__TASK BRIEF__: Copy out each line exactly as it appears.

__EXTRACTED MATERIAL__:
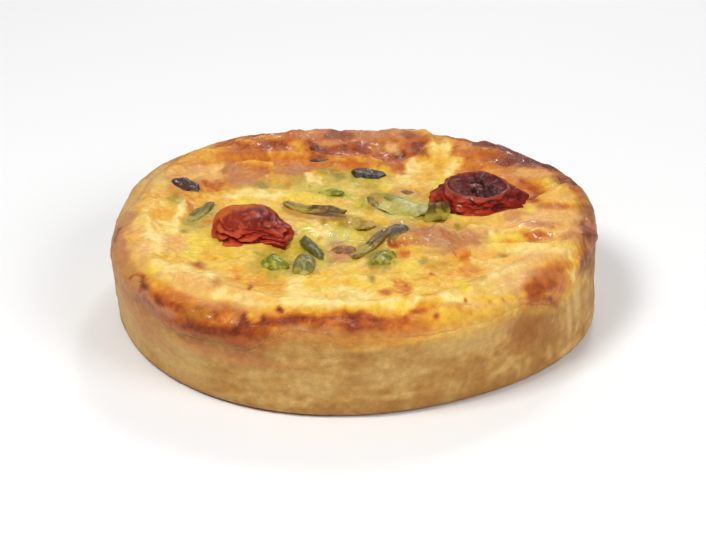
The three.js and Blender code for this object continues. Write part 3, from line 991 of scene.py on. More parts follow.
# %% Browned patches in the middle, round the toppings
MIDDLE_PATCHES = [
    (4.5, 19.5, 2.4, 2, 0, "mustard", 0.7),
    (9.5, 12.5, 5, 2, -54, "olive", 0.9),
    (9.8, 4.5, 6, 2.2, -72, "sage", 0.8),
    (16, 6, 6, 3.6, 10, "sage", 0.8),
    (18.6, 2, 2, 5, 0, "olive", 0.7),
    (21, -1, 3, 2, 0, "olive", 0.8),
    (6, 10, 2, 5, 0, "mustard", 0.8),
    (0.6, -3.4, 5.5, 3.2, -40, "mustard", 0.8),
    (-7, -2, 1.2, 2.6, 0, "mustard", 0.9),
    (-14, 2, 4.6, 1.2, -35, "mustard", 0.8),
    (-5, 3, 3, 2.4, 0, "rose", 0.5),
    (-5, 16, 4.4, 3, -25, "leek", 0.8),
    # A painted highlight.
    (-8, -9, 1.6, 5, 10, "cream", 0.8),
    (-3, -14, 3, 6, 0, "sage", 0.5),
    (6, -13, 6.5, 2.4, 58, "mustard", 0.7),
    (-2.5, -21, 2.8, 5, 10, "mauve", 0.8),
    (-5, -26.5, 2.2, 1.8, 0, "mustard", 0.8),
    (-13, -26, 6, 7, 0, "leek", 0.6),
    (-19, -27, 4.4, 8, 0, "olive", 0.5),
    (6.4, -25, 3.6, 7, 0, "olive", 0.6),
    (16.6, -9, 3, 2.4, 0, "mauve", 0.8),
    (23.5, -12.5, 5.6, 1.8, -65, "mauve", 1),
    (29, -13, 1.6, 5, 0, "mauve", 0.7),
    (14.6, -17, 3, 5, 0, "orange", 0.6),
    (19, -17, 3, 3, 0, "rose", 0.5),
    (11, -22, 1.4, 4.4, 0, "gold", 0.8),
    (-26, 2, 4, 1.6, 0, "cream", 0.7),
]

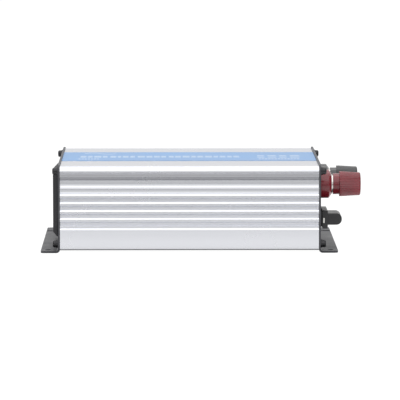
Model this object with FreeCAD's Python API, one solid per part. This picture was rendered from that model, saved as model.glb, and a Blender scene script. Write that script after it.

__OUTPUT BELOW__:
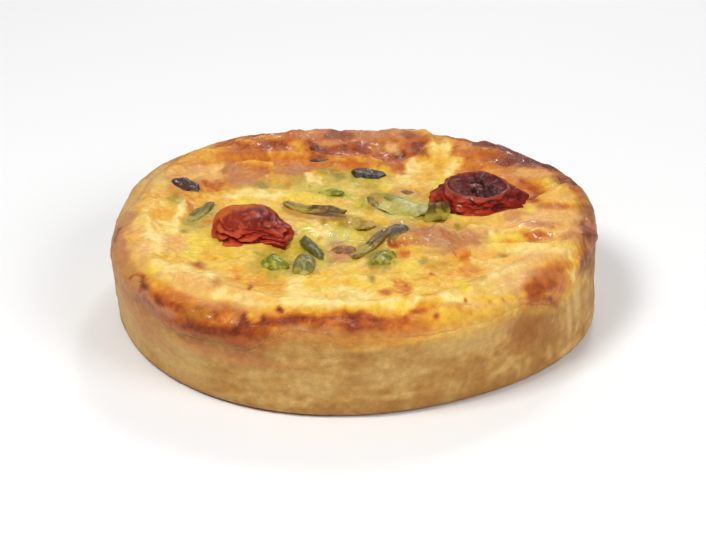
The three.js and Blender code for this object continues. Write part 3, from line 991 of scene.py on. More parts follow.
# %% Browned patches in the middle, round the toppings
MIDDLE_PATCHES = [
    (4.5, 19.5, 2.4, 2, 0, "mustard", 0.7),
    (9.5, 12.5, 5, 2, -54, "olive", 0.9),
    (9.8, 4.5, 6, 2.2, -72, "sage", 0.8),
    (16, 6, 6, 3.6, 10, "sage", 0.8),
    (18.6, 2, 2, 5, 0, "olive", 0.7),
    (21, -1, 3, 2, 0, "olive", 0.8),
    (6, 10, 2, 5, 0, "mustard", 0.8),
    (0.6, -3.4, 5.5, 3.2, -40, "mustard", 0.8),
    (-7, -2, 1.2, 2.6, 0, "mustard", 0.9),
    (-14, 2, 4.6, 1.2, -35, "mustard", 0.8),
    (-5, 3, 3, 2.4, 0, "rose", 0.5),
    (-5, 16, 4.4, 3, -25, "leek", 0.8),
    # A painted highlight.
    (-8, -9, 1.6, 5, 10, "cream", 0.8),
    (-3, -14, 3, 6, 0, "sage", 0.5),
    (6, -13, 6.5, 2.4, 58, "mustard", 0.7),
    (-2.5, -21, 2.8, 5, 10, "mauve", 0.8),
    (-5, -26.5, 2.2, 1.8, 0, "mustard", 0.8),
    (-13, -26, 6, 7, 0, "leek", 0.6),
    (-19, -27, 4.4, 8, 0, "olive", 0.5),
    (6.4, -25, 3.6, 7, 0, "olive", 0.6),
    (16.6, -9, 3, 2.4, 0, "mauve", 0.8),
    (23.5, -12.5, 5.6, 1.8, -65, "mauve", 1),
    (29, -13, 1.6, 5, 0, "mauve", 0.7),
    (14.6, -17, 3, 5, 0, "orange", 0.6),
    (19, -17, 3, 3, 0, "rose", 0.5),
    (11, -22, 1.4, 4.4, 0, "gold", 0.8),
    (-26, 2, 4, 1.6, 0, "cream", 0.7),
]

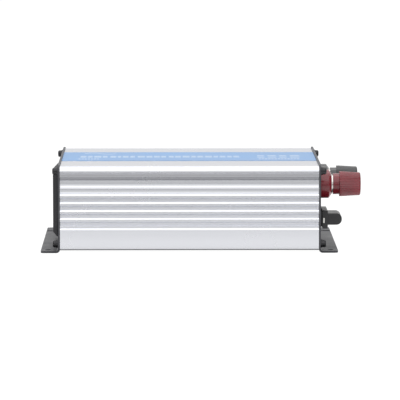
Model this object with FreeCAD's Python API, one solid per part. This picture was rendered from that model, saved as model.glb, and a Blender scene script. Write that script after it.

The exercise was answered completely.